Nor does Herrera think that governments have any short-term options for alleviating the situation. For example, he does not think that pouring money into renewable energy will provide a solution — renewable energy sources just cannot provide enough energy.
“There has been more money spent on renewables than on nuclear or coal in the past 10 years in this country,” Herrera said. “And where are we now? Renewables are less than 1 percent of the total energy (supply).”
Not a crisis
But Herrera does not see the current situation as a crisis. Even supposing that we are at peak oil production, half of the hydrocarbons that the world started with are still in the ground. So, there will be a gradual decline in production, rather than a sudden collapse over a production cliff.
And that gradual decline will enable a gradual adjustment to changing circumstances. Faced with oil shortages and escalating energy prices, for example, people are likely to conserve more oil.
“The reality is that people will cope,” Herrera said.
But, although energy conservation is starting to happen in the United States, large-scale conservation would become a big issue because of the way in which it would impact people’s lifestyles. However, there is huge potential for energy savings.

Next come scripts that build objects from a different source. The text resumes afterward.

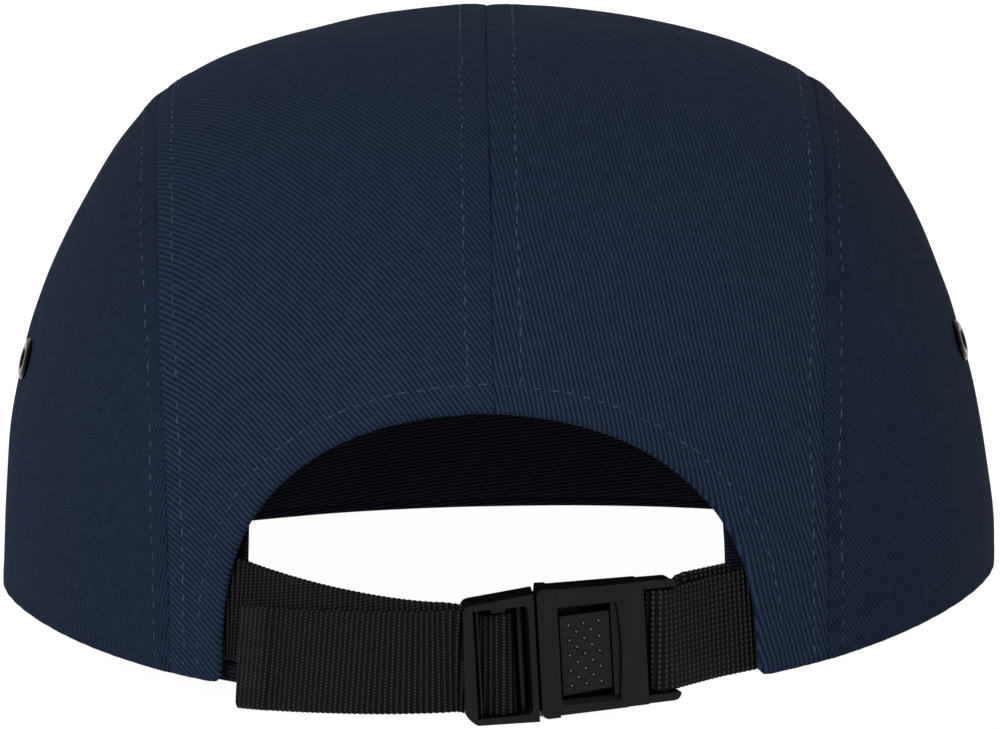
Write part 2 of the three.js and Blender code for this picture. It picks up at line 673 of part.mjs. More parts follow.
function adjusterStrap() {
  const up = upTheWall(-STRAP_CORNER_X, LEFT_STRAP_CORNER_Z);
  const tilted = new THREE.Vector3(0, 0, 1).transformDirection(SLIDE_FRAME);
  const corner = strapInWall(-STRAP_CORNER_X, LEFT_STRAP_CORNER_Z);
  const slideEnd = -SLIDE_LENGTH / 2;
  const entry = inFrame(SLIDE_FRAME, slideEnd, 0);
  const stations = hiddenStations(-1, LEFT_STRAP_CORNER_Z);
  const steps = 8;
  for (let i = 0; i <= steps; i += 1) {
    const x = THREE.MathUtils.lerp(corner.x, entry.middle.x - STRAP_ENTRY_RUN, i / steps);
    const sweep = Math.pow((x - entry.middle.x) / (corner.x - entry.middle.x), STRAP_SWEEP_POWER);
    const z = THREE.MathUtils.lerp(entry.middle.z, LEFT_STRAP_CORNER_Z, sweep);
    const across = up.clone().lerp(tilted, smoothStep(i / steps, 0.5, 1));
    stations.push({ middle: leftStrapPoint(x, 0, z), across, thickness: WEBBING_THICKNESS });
  }
  stations.push(entry);
  const wrapSteps = 8;
  for (let i = 0; i <= wrapSteps; i += 1) {
    const degrees = THREE.MathUtils.lerp(WRAP_START_TURN, WRAP_END_TURN, i / wrapSteps);
    const angle = THREE.MathUtils.degToRad(degrees);
    stations.push(inFrame(SLIDE_FRAME, WRAP_RADIUS * Math.cos(angle), WRAP_RADIUS * (1 + Math.sin(angle))));
  }
  stations.push(inFrame(SLIDE_FRAME, slideEnd + SLIDE_LEFT_BAR, LAYER_STEP));
  stations.push(inFrame(SLIDE_FRAME, slideEnd, LAYER_STEP));
  const foldShare = TAIL_FOLD_LENGTH / Math.abs(TAIL_END_X - entry.middle.x);
  const foldStart = 1 - foldShare;
  for (const share of [0.1, 0.25, 0.4, 0.55, 0.7, foldStart - TAIL_STEP_SHARE, foldStart, 1]) {
    const x = THREE.MathUtils.lerp(entry.middle.x, TAIL_END_X, share);
    const z = THREE.MathUtils.lerp(entry.middle.z, TAIL_END_Z, share);
    const folded = share >= foldStart;
    const lift = smoothStep(share, 0.5, foldStart) * WEBBING_THICKNESS / 2;
    const across = tilted.clone().lerp(up, smoothStep(share, 0, 0.5));
    const thickness = folded ? 2 * WEBBING_THICKNESS : WEBBING_THICKNESS;
    stations.push({ middle: leftStrapPoint(x, LAYER_STEP + lift, z), across, thickness });
  }
  return ribbon(stations);
}

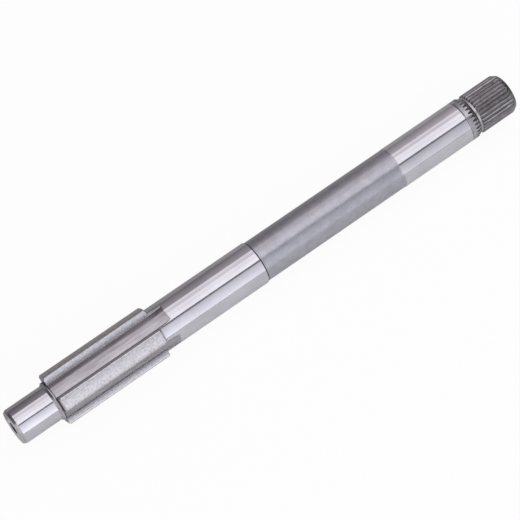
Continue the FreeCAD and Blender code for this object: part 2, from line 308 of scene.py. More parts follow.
def spacingAt(at, x):
    for name, beyond, spacing in ringSpacing:
        if x < at[name] + beyond - meshDetail["spacingSlack"]:
            return spacing
    return lastSpacing


def outlineRings(corners, at):
    # walks the outline with its corners rounded: each ring's x, radius and finish
    rings = []
    rounded = []
    points = [Vector((x, radius)) for x, radius, _, _ in corners]
    longest, cornerShare = meshDetail["longest"], meshDetail["cornerShare"]
    sides = zip(points[:1] + points, points[1:] + points[-1:])
    for here, (before, after), (_, _, rounding, _) in zip(points, sides, corners):
        if rounding == 0:
            rounded.append([here])
            continue
        toBefore, toAfter = before - here, after - here
        half = toBefore.angle(toAfter) / 2
        reach = min(
            rounding / math.tan(half), cornerShare * toBefore.length, cornerShare * toAfter.length
        )
        start, end = here + toBefore.normalized() * reach, here + toAfter.normalized() * reach
        steps = 1 + math.ceil((math.pi - 2 * half) / math.radians(meshDetail["cornerTurn"]))
        # a quadratic curve through the corner's two cut points, close to an arc at these sizes
        shares = [k / steps for k in range(steps + 1)]
        curve = [start * (1 - t) ** 2 + here * 2 * t * (1 - t) + end * t * t for t in shares]
        rounded.append(curve)
    for curve, following, (_, _, _, finish) in zip(rounded, rounded[1:] + [None], corners):
        rings += [(p.x, p.y, finish) for p in curve]
        if following is None:
            break
        start, end = curve[-1], following[0]
        x = start.x
        while end.x - x > longest * spacingAt(at, x):
            x += spacingAt(at, x)
            radius = start.y + (end.y - start.y) * (x - start.x) / (end.x - start.x)
            rings.append((x, radius, finish))
    return rings


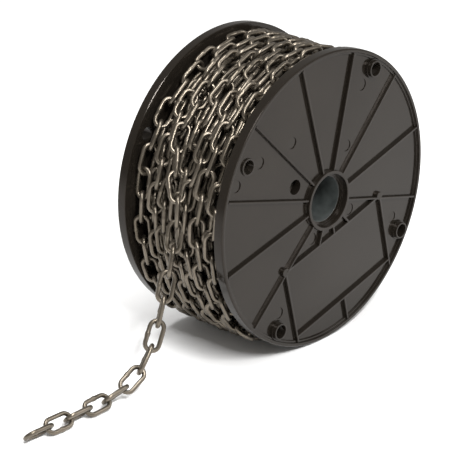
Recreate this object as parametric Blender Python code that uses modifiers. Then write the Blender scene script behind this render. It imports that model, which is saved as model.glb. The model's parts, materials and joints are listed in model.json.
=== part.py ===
"""Plastic reel wound with welded steel chain, its free end hanging off the front and lying on the floor.

Metres, +Z up, floor at z = 0. The reel's axle lies along X and the chain's free end points to -Y.
The two reel halves are one moulding used twice, so they share a mesh.
"""

import math

import bmesh
import bpy
from mathutils import Matrix, Vector

# Driving dimensions of the reel
REEL_RADIUS = 0.100
REEL_WIDTH = 0.092
RIM_WIDTH = 0.007
WEB_THICKNESS = 0.0047
DISH = 0.0018
REEL_SIDES = 72
REEL_TURN = math.radians(15)
TOUCH_GAP = 0.0003

# Rim, seen in section
RIM_EDGE = 0.0006
RIM_LAND = 0.0026
RIM_STEP_HEIGHT = 0.0010
RIM_STEP_WIDTH = 0.0015

# Barrel that the chain is wound on, and the tube that the spindle goes through
BARREL_RADIUS = 0.0298
BARREL_WALL = 0.0025
BORE_RADIUS = 0.0153
BORE_TUBE_WALL = 0.0022

# Hub ring, with a stepped mouth to the bore
HUB_RADIUS = 0.0202
HUB_MOUTH_RADIUS = 0.0180
HUB_LEDGE_RADIUS = 0.0162
HUB_PROUD = 0.0025
HUB_MOUTH_DEPTH = 0.0040
HUB_LEDGE_DEPTH = 0.0054

# Ribs, label pocket, bosses and holes, in the reel's own upright frame
RIB_THICKNESS = 0.0015
RIB_HEIGHT = 0.0022
RIB_SINK = 0.0004
RIB_START = 0.0190
RIB_END = 0.0968
FULL_RIB_ANGLES = [0, 30, 60, 90, 120, 150, 180, 210, 330]
STUB_RIB_ANGLES = [240, 270, 300]
POCKET_TOP = -0.0265
POCKET_BOTTOM = -0.0790
POCKET_LEFT = -0.0490
POCKET_RIGHT = 0.0490
POCKET_CUTS = 3
PIN_RADIUS = 0.0028
PIN_SIDES = 12
BOSS_RADIUS = 0.0057
BOSS_HOLE_RADIUS = 0.0046
BOSS_COLLAR_RADIUS = 0.0066
BOSS_COLLAR_HEIGHT = 0.0017
BOSS_SIDES = 20
BOSSES = {
    "upper_left": ((-0.0608, 0.0610), 0.0013),
    "upper_right": ((0.0640, 0.0640), 0.0038),
    "lower_left": ((-0.0640, -0.0640), 0.0038),
    "lower_right": ((0.0640, -0.0640), 0.0038),
}
ANCHOR_HOLE_PLACE = (-0.0252, 0.0248)
ANCHOR_HOLE_RADIUS = 0.0050
CUTTER_REACH = 0.0030

# Chain: nominal 3 mm wire and 16 mm pitch
WIRE_RADIUS = 0.0015
PITCH = 0.0160
LINK_WIDTH = 0.0120
LINK_PLAY = 0.0005
LINK_BEND_STEPS = 6

# Chain wound on the barrel: a plain core for the hidden layers, and on it the outer half of each link in the
# outer layer, which is fused to the core by its feet. Under the reel the outer layer hangs slack.
CORE_RADIUS = 0.0893
CORE_SIDES = 30
OUTER_RADIUS = 0.0905
WOUND_WIRE_RADIUS = 0.0018
WOUND_WIRE_CORNERS = [30, 150, 270]
WOUND_WIRE_LIFT = 0.0005
UPPER_SIDE_HALF = 0.0066
SHOULDER_HALF = 0.0098
SHOULDER_SHARE = 0.6
TIP_HALF = 0.0105
FOOT_HALF = 0.0112
FOOT_DEPTH = 0.0020
RAISED_TIP = 0.0030
PRESS_STEP = 0.0010
PRESS_STEPS = 6
SLACK = [
    (-120, 0.0030),
    (-85, 0.0026),
    (-57, 0.0070),
    (-40, 0.0055),
    (-25, 0.0025),
    (-5, 0.0000),
    (130, 0.0006),
    (160, 0.0015),
    (210, 0.0015),
    (240, 0.0030),
]

# Turns of the outer layer, from the near flange to the far one: each row gives x at the stations' angles, in
# degrees from the front, up over the top and down the back
STATION_ANGLES = [-60, -25, 0, 30, 50, 70, 90, 130, 200]
OUTER_TURNS = [
    [0.0260, 0.0270, 0.0290, 0.0320, 0.0300, 0.0280, 0.0255, 0.0245, 0.0225],
    [0.0170, 0.0155, 0.0160, 0.0200, 0.0200, 0.0200, 0.0155, 0.0145, 0.0125],
    [0.0080, 0.0060, 0.0050, 0.0100, 0.0120, 0.0095, 0.0050, 0.0045, 0.0030],
    [-0.0020, -0.0030, -0.0010, 0.0010, 0.0000, -0.0005, -0.0050, -0.0055, -0.0060],
    [-0.0120, -0.0135, -0.0135, -0.0115, -0.0120, -0.0145, -0.0150, -0.0150, -0.0150],
    [-0.0205, -0.0210, -0.0205, -0.0200, -0.0204, -0.0224, -0.0250, -0.0250, -0.0240],
    [-0.0330, -0.0336, -0.0330, -0.0325, -0.0320, -0.0320, -0.0336, -0.0336, -0.0333],
]

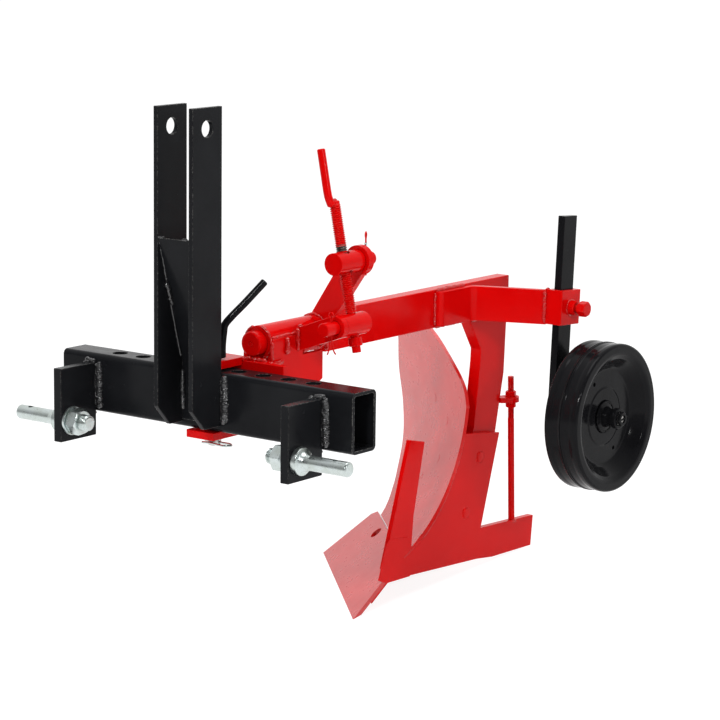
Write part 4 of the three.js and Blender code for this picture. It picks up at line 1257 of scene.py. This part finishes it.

“That could carry America for decades,” Herrera said.
Herrera is very cautious about making predictions about future oil prices. Risk factors associated with terrorism and political instability in some parts of the world have been pushing oil prices up. And the rapid growth of developing countries such as China has had a major impact on oil demand and, hence, oil prices. But it is very difficult to predict the worldwide politics and economics that drive these issues.
“It really makes it a very confusing picture,” Herrera said.
Although political change and unanticipated events in the world could certainly cause the price of oil to drop over short periods of time, Herrera sees long-term demand and supply trends continuing to put upward pressure on oil prices.
“Unless we go into a huge world recession, those price reductions will be relatively temporary and inevitably it (the price trend) is going to be upwards,” Herrera said.